Get the harness and lead out and occasionally just walk around some bushes in private.
Personally, I went down to the local pet shop and purchased a cat rucksack with as much view for the cat as possible. There’s plenty to choose from but with the one I have Alita actually lies down and watches the world go by.
I like the idea of there being plenty of visibility for her. I don’t want her hearing noises that she cant identify. I think that produces unease.
It’s an individual choice really but I like it to be comfortable to wear and have a few attachment pockets for the food and water I bring, as well as lead and a few spares.
The Maine Coon is a great breed of cat. Intelligent and loyal. As you will know, they are very curious about what you are doing. If you have an indoor Maine Coon you should definitely think about taking them with you for a trip out somewhere.
I’m pretty sure, even an outdoor Maine Coon would enjoy the experience.
Mine expresses no desire to run away and quickly learned that she was being taken home and she should not worry about trips away.

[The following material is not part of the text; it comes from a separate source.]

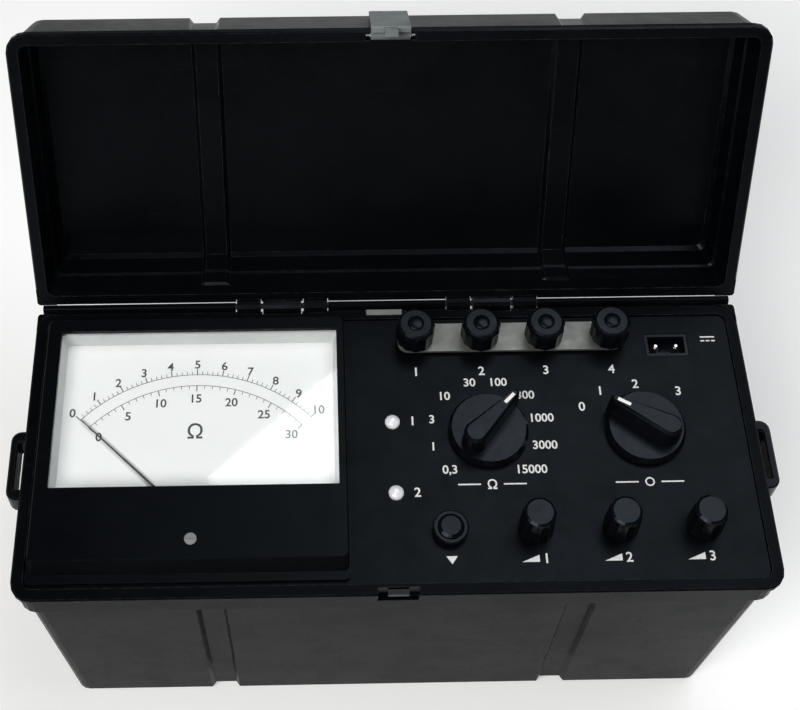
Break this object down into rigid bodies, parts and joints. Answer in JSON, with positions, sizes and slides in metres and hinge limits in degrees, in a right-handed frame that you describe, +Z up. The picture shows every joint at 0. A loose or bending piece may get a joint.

Obviously it depends on the individual cat and how often you do it, but as a breed, they seem to settle in really well to trips away.
It’s also a great bonding experience.
I can now go away for a few days I feel and have Alita not be overly worried by it. I feel confident I could go somewhere and she would not be uneasy. Sure, she might be a little nervous in a very new place, but at this stage she has many trips away from the home to quell any unease.
I hope she knows by now that when we go away, she will be coming back. Thus I think she is less likely to panic.
What I would suggest is to try it. Get yourself a little carrier, and I prefer the rucksack variety with carrying handles. Take some short trips after getting them used to it and see what happens.
What’s the worst that can happen. Your Maine Coon might not be overly interested? What if they are though.
You and your Maine Coon might develop a more interesting bond as they get to look forward to little trips out.
In the future I am hoping to take Alita on slightly longer journeys and see a little more of the world.